Anyway, the point here is — as hard as it is for normal couples in normal times to combine their finances … can you even imagine what it would be like to find yourself dating a person who was in the Google/Android ecosystem if you were in the Apple/iOS one? It’s exhausting to even think about. I bet there are countless relationships out there where a guy or lady was about to get down on one knee and propose to their sweet-ums, but then last minute they were like yeah I don’t know that’s a lot of cloud storage to figure out how to migrate, and they just bailed on the whole thing.
I’m not sure what the equivalent of this in prior generations is. Maybe you’d have like a Ford family and a Chevy family and there’d be friction? Maybe one of you had a decades long subscription to The NY Times and the other had one to The Washington Post and you jointly agreed to only keep one subscription but you played a game of chicken right up until your very wedding night around which one it should be; and then decades later when you were bouncing your grandkids up and down on your lap your spouse revealed that they never actually cancelled their subscription but they just had it sent to a neighbors house instead of your house and they’d been secretly reading NYT columns this whole damn time. At that point it’s probably not even worth divorcing them … because they are clearly paying for their NYT account with some sort of off-shore cash cache kept in a boat.
The wreaths are attached to the house via magical brackets
Whenever I’m alone in a room by myself and I do something which would be a breach of public etiquette, I have really mixed feelings about whatever I’ve done. It’s a roller coaster between a sense of disappointment, self-doubt, pity, etc — and ultimate liberation on the other hand.
For example, the other day for breakfast (or “breck-brecks” as it’s called in our household), I was enjoying a piece of toast that had been buttered and sprinkled with salt. When I finished the toast piece, I looked down at the plate and there was a small pool of melty butter that had slipped through some of the holes in the toast. There were also some bread and salt crumbs. I was alone in the privacy of my home (although I was also technically in my own workplace, due to the current conditions) in a room with a locked door between me and any other people. I picked up the plate, and I licked it, consuming the very last of the butter/crumb/salt mix.

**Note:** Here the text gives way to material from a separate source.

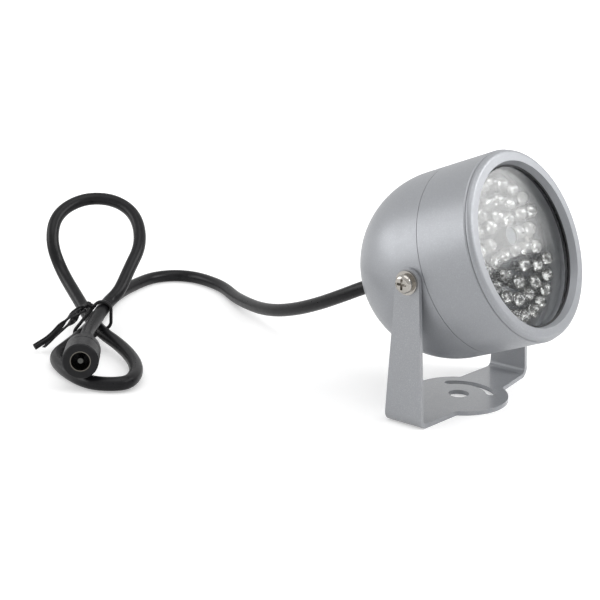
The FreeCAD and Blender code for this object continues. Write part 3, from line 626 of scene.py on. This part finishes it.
def loose_seats(cad_node):
    """Where each separate solid of a node in the lamp stands: its axis at its back."""
    to_lamp = LAMP_FRAME.inverted()
    work = bmesh.new()
    work.from_mesh(cad_node.data)
    bmesh.ops.remove_doubles(work, verts=work.verts, dist=SAME_POINT)
    seen = set()
    seats = []
    for start in work.verts:
        if start in seen:
            continue
        seen.add(start)
        island = [start]
        for vertex in island:
            for edge in vertex.link_edges:
                other = edge.other_vert(vertex)
                if other not in seen:
                    seen.add(other)
                    island.append(other)
        spots = [to_lamp @ vertex.co for vertex in island]
        low = Vector(map(min, *spots))
        high = Vector(map(max, *spots))
        seats.append(LAMP_FRAME @ Matrix.Translation(
            ((low.x + high.x) / 2, (low.y + high.y) / 2, low.z)))
    work.free()
    return seats


def block(seat, low, high):
    """Vertices and faces of a small block between two corners, on a seat."""
    vertices = [seat @ Vector((x, y, z)) for z in (low[2], high[2])
                for y in (low[1], high[1]) for x in (low[0], high[0])]
    faces = [(0, 2, 3, 1), (4, 5, 7, 6), (0, 1, 5, 4), (2, 6, 7, 3), (0, 4, 6, 2), (1, 3, 7, 5)]
    return vertices, faces


class ILLUMINATOR_OT_cord(bpy.types.Operator):
    """Build the cord from the gland to the socket, with a bend a short run out of the gland"""

    bl_idname = "illuminator.cord"
    bl_label = "Cord"

    def execute(self, context):
        sizes = context.scene.illuminator_sizes
        tones = context.scene.illuminator_colours
        leave = PIVOT + LAMP_AXIS * GLAND_REACH * MM
        bend = PIVOT + LAMP_AXIS * (GLAND_REACH - FIRST_RUN) * MM
        route = [leave, bend] + [Vector(point) * MM for point in LEAD_ROUTE + BUNDLE_ROUTE]
        line = spline_points(route, CORD_STEPS)
        cord = tube("cord", line, sizes.cord_diameter / 2, CORD_SIDES)
        assign(cord, plastic("cord_sheath", tones.sheath, (0.27, 0.37), 1500, 0.01, 0.2))
        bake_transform(cord)
        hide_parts("cord_lead", "cord_bundle")
        self.tie(sizes, line)
        return {"FINISHED"}

    def tie(self, sizes, line):
        """The twist tie: a ribbon with a wire in it round the strands, and its twisted ends."""
        coating = plastic("tie_coating", (0.01, 0.01, 0.011), (0.3, 0.42), 2500, 0.012, 0.3)
        width, core = sizes.tie_width, sizes.tie_core
        heading = Vector(TIE_HEADING).normalized()
        across = heading.cross(Vector((0, 0, 1)))
        foot = Vector(TIE_FOOT) * MM
        corners = [Vector(TIE_SLACK) * MM] + strands_at(line, foot, across, TIE_CATCH * MM)
        reach = sizes.cord_diameter / 2 + TIE_GAP * MM + core / 2
        band_line = belt_line(corners, heading, across, reach, core / 2)
        band = ribbon(band_line, width * BAND_WIDTH, core, lambda share: 0.0, across, closed=True)
        root, top = (Vector(end) * MM for end in TIE_KNOT)
        winding = [root.lerp(top, share) + across * width * bow for share, bow in KNOT_WINDING]
        knot_line = spline_points(winding, KNOT_STEPS)
        knot = ribbon(knot_line, width * KNOT_WIDTH, core, lambda share: KNOT_TURN * share, across)
        ends = []
        for route, start in ((LONG_END, LONG_END_TURN), (SHORT_END, SHORT_END_TURN)):
            course = spline_points([Vector(point) * MM for point in route], END_STEPS)
            ends.append(ribbon(course, width, core * END_CORE,
                               lambda share, start=start: start + twist_of_end(share),
                               Vector((0, 0, 1))))
        tie = merge("twist_tie_ribbon", [band, knot] + ends)
        assign(tie, coating)
        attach(tie, "bracket")
        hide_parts("twist_tie")
        return tie


class ILLUMINATOR_OT_housing(bpy.types.Operator):
    """Paint the housing, the bezel and the bracket"""

    bl_idname = "illuminator.housing"
    bl_label = "Housing and bracket"

    def execute(self, context):
        tone = context.scene.illuminator_colours.paint
        paint = metallic_paint("housing_paint", tone, 0.08)
        for name in ("rear_housing", "front_housing", "bezel_ring"):
            assign(NODES[name], paint)
        # Painted shade: the bracket carries the head's own paint made a shade darker, under more
        # lacquer.
        assign(NODES["bracket"], metallic_paint("bracket_paint", shade_of(tone, 0.94), 1.0))
        rubber = plastic("seal_rubber", (0.02, 0.02, 0.022), (0.6, 0.8), 2500, 0.02)
        for name in ("housing_seal", "front_window_seal", "rear_window_seal", "cord_gland"):
            assign(NODES[name], rubber)
        return {"FINISHED"}


class ILLUMINATOR_OT_window(bpy.types.Operator):
    """Glaze the window"""

    bl_idname = "illuminator.window"
    bl_label = "Window"

    def execute(self, context):
        assign(NODES["window_glass"], window_glass())
        return {"FINISHED"}


class ILLUMINATOR_OT_emitters(bpy.types.Operator):
    """Clear emitters with a reflector cup and its leads inside each"""

    bl_idname = "illuminator.emitters"
    bl_label = "Emitters"

    def execute(self, context):
        cup = context.scene.illuminator_sizes.cup_radius
        epoxy = clear_epoxy()
        seats = []
        for name in ("outer_emitters", "middle_emitters", "inner_emitters"):
            assign(NODES[name], epoxy)
            seats += loose_seats(NODES[name])
        profile = [(cup * share, height * MM) for share, height in CUP_WALL]
        parts = []
        for seat in seats:
            parts.append(bowl(seat, profile, CUP_SIDES))
            for low, high in LEADS:
                parts.append(block(seat, Vector(low) * MM, Vector(high) * MM))
        frames = merge("emitter_leads", parts)
        # The cups and leads carry painted glints in their base colour.
        assign(frames, silver_with_painted_glints())
        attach(frames, "head")
        return {"FINISHED"}


class ILLUMINATOR_OT_board(bpy.types.Operator):
    """Finish the board, the light sensor and what is behind them"""

    bl_idname = "illuminator.board"
    bl_label = "Board and inner pieces"

    def execute(self, context):
        tones = context.scene.illuminator_colours
        assign(NODES["emitter_board"],
               plastic("solder_mask", tones.solder_mask, (0.25, 0.45), 900, 0.02))
        black = plastic("moulded_sleeve", (0.02, 0.02, 0.022), (0.4, 0.6), 2000, 0.01)
        for name in ("sensor_sleeve", "cord_stop", "polarity_diode", "switching_transistor"):
            assign(NODES[name], black)
        assign(NODES["light_sensor"],
               plastic("sensor_face", tones.sensor, (0.45, 0.6), 1200, 0.005, 0.2))
        assign(NODES["series_resistors"],
               plastic("resistor_lacquer", (0.12, 0.3, 0.5), (0.2, 0.3), 1800, 0.01))
        assign(NODES["red_wire"],
               plastic("red_insulation", (0.6, 0.02, 0.02), (0.3, 0.4), 1500, 0.01))
        assign(NODES["black_wire"],
               plastic("black_insulation", (0.02, 0.02, 0.02), (0.3, 0.4), 1500, 0.01))
        assign(NODES["cord_inner_end"],
               plastic("cord_inside", tones.sheath, (0.32, 0.46), 1500, 0.01))
        return {"FINISHED"}


class ILLUMINATOR_OT_fasteners(bpy.types.Operator):
    """Plate the screws and washers"""

    bl_idname = "illuminator.fasteners"
    bl_label = "Screws and washers"

    def execute(self, context):
        tone = context.scene.illuminator_colours.plating
        plating = bright_metal("nickel_plating", tone, (0.08, 0.18))
        for name in ("left_tilt_screw", "right_tilt_screw", "left_washer", "right_washer",
                     "left_board_screw", "right_board_screw"):
            assign(NODES[name], plating)
        return {"FINISHED"}


class ILLUMINATOR_OT_socket(bpy.types.Operator):
    """Finish the supply socket"""

    bl_idname = "illuminator.socket"
    bl_label = "Supply socket"

    def execute(self, context):
        tones = context.scene.illuminator_colours
        assign(NODES["socket_body"],
               plastic("socket_moulding", shade_of(tones.sheath, 1.2), (0.36, 0.48), 1800,
                       0.01, 0.22))
        # Painted shade: the contact sleeve lies in the socket's mouth, and its plating is made
        # dark for the shade there.
        assign(NODES["socket_sleeve"],
               bright_metal("contact_plating", (0.16, 0.15, 0.13), (0.25, 0.35)))
        # Painted shade: the pin stands deep in the socket, and its plating is made near black for
        # the shade there.
        assign(NODES["socket_pin"],
               bright_metal("pin_plating", (0.09, 0.09, 0.085), (0.25, 0.35)))
        return {"FINISHED"}


def seen_rays(tree):
    """1 for what the camera or a clear piece shows, less in reflections, 0 for plain light."""
    path = tree.nodes.new("ShaderNodeLightPath")
    dimmed = tree.nodes.new("ShaderNodeMath")
    dimmed.operation = "MULTIPLY"
    tree.links.new(path.outputs["Is Glossy Ray"], dimmed.inputs[0])
    dimmed.inputs[1].default_value = MIRRORED_SHARE
    found = path.outputs["Is Camera Ray"]
    for other in (dimmed.outputs[0], path.outputs["Is Transmission Ray"]):
        either = tree.nodes.new("ShaderNodeMath")
        either.operation = "MAXIMUM"
        tree.links.new(found, either.inputs[0])
        tree.links.new(other, either.inputs[1])
        found = either.outputs[0]
    return found


def area_lamp(name, middle, wide, tall, power):
    """A soft rectangular lamp: its middle, its two sides as vectors, and its power."""
    wide, tall = Vector(wide), Vector(tall)
    light = bpy.data.lights.new(name, "AREA")
    light.shape = "RECTANGLE"
    light.size = wide.length
    light.size_y = tall.length
    light.energy = power
    lamp = bpy.data.objects.new(name, light)
    bpy.context.scene.collection.objects.link(lamp)
    lamp.location = middle
    side = wide.normalized()
    back = side.cross(tall).normalized()
    turn = Matrix((side, back.cross(side), back)).transposed()
    lamp.rotation_euler = turn.to_euler()


class ILLUMINATOR_OT_stage(bpy.types.Operator):
    """Set up the floor, the background, the lamps and the camera"""

    bl_idname = "illuminator.stage"
    bl_label = "Stage"

    def execute(self, context):
        settings = context.scene.illuminator_stage
        scene = context.scene
        scene.view_settings.view_transform = "Standard"
        self.lay_floor(settings.floor_radius)
        self.set_world(scene, settings.sky_level)
        for name, middle, wide, tall, power in LAMPS:
            area_lamp(name, middle, wide, tall, getattr(settings, power))
        self.hang_dark_card()
        self.set_camera(scene, settings)
        return {"FINISHED"}

    def set_camera(self, scene, settings):
        """The camera at the photograph's angle."""
        camera_data = bpy.data.cameras.new("camera")
        camera_data.lens = settings.lens
        camera_data.sensor_width = SENSOR_WIDTH
        camera = bpy.data.objects.new("camera", camera_data)
        scene.collection.objects.link(camera)
        camera.location = settings.camera_place
        turn = Matrix((CAMERA_SIDE, CAMERA_UP, CAMERA_BACK)).transposed()
        camera.rotation_euler = turn.to_euler()
        scene.camera = camera

    def lay_floor(self, radius):
        """A pale round floor that shows white round the object's own shadow."""
        rim = [(radius * math.cos(turn), radius * math.sin(turn), 0)
               for turn in turns(FLOOR_SIDES)]
        floor = add_mesh("floor", rim, [tuple(range(FLOOR_SIDES))])
        material, shader = new_material("floor_white", roughness=0.9, specular_ior_level=0.0,
                                        base_color=(0.8, 0.8, 0.8, 1),
                                        emission_color=WHITE)
        # Further out, where the lamps light it less, the floor glows more. The glow shows only
        # where the floor is seen, in reflections too.
        reach = node(material, "ShaderNodeVectorMath")
        reach.operation = "LENGTH"
        join(material, place(material), reach.inputs[0])
        distances, levels = zip(NEAR_GLOW, FAR_GLOW)
        glow = spread(material, reach.outputs["Value"], distances, levels, "SMOOTHSTEP")
        shown = node(material, "ShaderNodeMath")
        shown.operation = "MULTIPLY"
        join(material, glow, shown.inputs[0])
        join(material, seen_rays(material.node_tree), shown.inputs[1])
        join(material, shown.outputs[0], shader.inputs["Emission Strength"])
        assign(floor, material)

    def hang_dark_card(self):
        """A dark card beside the key lamp, which only reflections show, mainly the window's."""
        card = add_mesh("dark_card", CARD_CORNERS, [(0, 1, 2, 3)])
        material = new_material("card_black", roughness=1.0, specular_ior_level=0.0,
                                base_color=(0.01, 0.01, 0.01, 1))[0]
        assign(card, material)
        card.visible_camera = False
        card.visible_diffuse = False
        card.visible_shadow = False
        card.visible_transmission = False

    def set_world(self, scene, level):
        """White to the camera and in reflections, and a plain level of light on the object."""
        world = bpy.data.worlds.new("studio")
        scene.world = world
        world.use_nodes = True
        nodes = world.node_tree.nodes
        links = world.node_tree.links
        shown = nodes["Background"]
        shown.inputs["Color"].default_value = WHITE
        shown.inputs["Strength"].default_value = 1.0
        lit = nodes.new("ShaderNodeBackground")
        lit.inputs["Color"].default_value = WHITE
        lit.inputs["Strength"].default_value = level
        mix = nodes.new("ShaderNodeMixShader")
        links.new(seen_rays(world.node_tree), mix.inputs[0])
        links.new(lit.outputs[0], mix.inputs[1])
        links.new(shown.outputs[0], mix.inputs[2])
        links.new(mix.outputs[0], nodes["World Output"].inputs["Surface"])


STEPS = (
    ILLUMINATOR_OT_stage,
    ILLUMINATOR_OT_cord,
    ILLUMINATOR_OT_housing,
    ILLUMINATOR_OT_window,
    ILLUMINATOR_OT_emitters,
    ILLUMINATOR_OT_board,
    ILLUMINATOR_OT_fasteners,
    ILLUMINATOR_OT_socket,
)


class ILLUMINATOR_PT_panel(bpy.types.Panel):
    """Settings and steps of the illuminator"""

    bl_label = "Infrared illuminator"
    bl_idname = "ILLUMINATOR_PT_panel"
    bl_space_type = "VIEW_3D"
    bl_region_type = "UI"
    bl_category = "Illuminator"

    def draw(self, context):
        for group in (context.scene.illuminator_sizes, context.scene.illuminator_colours,
                      context.scene.illuminator_stage):
            box = self.layout.box()
            for name in group.bl_rna.properties.keys():
                if name not in ("rna_type", "name"):
                    box.prop(group, name)
        for step in STEPS:
            self.layout.operator(step.bl_idname)


SETTINGS = (
    ("illuminator_sizes", IlluminatorSizes),
    ("illuminator_colours", IlluminatorColours),
    ("illuminator_stage", IlluminatorStage),
)


def register():
    for name, group in SETTINGS:
        bpy.utils.register_class(group)
        setattr(bpy.types.Scene, name, bpy.props.PointerProperty(type=group))
    for step in STEPS:
        bpy.utils.register_class(step)
    bpy.utils.register_class(ILLUMINATOR_PT_panel)


def unregister():
    bpy.utils.unregister_class(ILLUMINATOR_PT_panel)
    for step in reversed(STEPS):
        bpy.utils.unregister_class(step)
    for name, group in reversed(SETTINGS):
        delattr(bpy.types.Scene, name)
        bpy.utils.unregister_class(group)


def main():
    """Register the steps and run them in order."""
    register()
    for step in STEPS:
        group, action = step.bl_idname.split(".")
        getattr(getattr(bpy.ops, group), action)()


if __name__ == "__main__":
    main()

My reactions were immediate, and mixed. On the one hand I thought come on Matt, you gotta get your act together, you’re an adult, a pillar of the community, and an example setter. We don’t lick our plates, knock it off. On the other hand, I thought hot damn, that’s right, I have no one to impress here, I’m content in my status (“I’m a man! I’m 40!”), I make up my own rules, and if I want to lick my plate I’m gonna lick my damn plate without repercussions or consequences. I like to imagine that there’s a very judgmental person in the room and they are giving me a stern tsk-tsk suggesting that I should not have licked that butter plate, but I just stare right back at them as if to threaten that I’m so secure in my person that I just might do it again.
Rolling up and down the stream of veggies
We are at a time in the news cycle where the term “faithless elector” gets used sometimes. This is a term for a person who has been designated to convey the will of the people in an election to some official body — but instead of voting for whatever the larger vote indicated they should vote for, they just vote for whatever they want instead. In some states there are laws against doing this. In others the whole thing is just held together by a norm of following public sentiment. This is one of those things which simultaneously seems like a completely pointless element of risk and doubt in the election system — but also makes complete and utter sense when you read the history of why there were electors in the first place.
All that said, whenever I hear the term “Faithless Elector”, instead of thinking about political and legal history, I think about how it would be cool if someone wrote a steamy, trashy romance novel and they called it Faithless Elector, and the whole thing was just like 99% exactly the same as any other trashy romance novel, which is just full of drama and affairs and (I’m assuming?) discrete trysts, and has absolutely nothing to do with legal theory or politics. Then randomly in the last chapter of the book it turns out one of the women in the book (who, in this example, has been cheating on her spouse) has also been appointed as an elector for her electoral district and needs to go cast her vote. And, to be totally clear, she casts her vote extremely promptly and accurately as the will of her people demanded with no drama whatsoever — but then she also sleeps with some dude she met there who was also casting his vote, thus making her simultaneously faithless, but also an elector. You get it.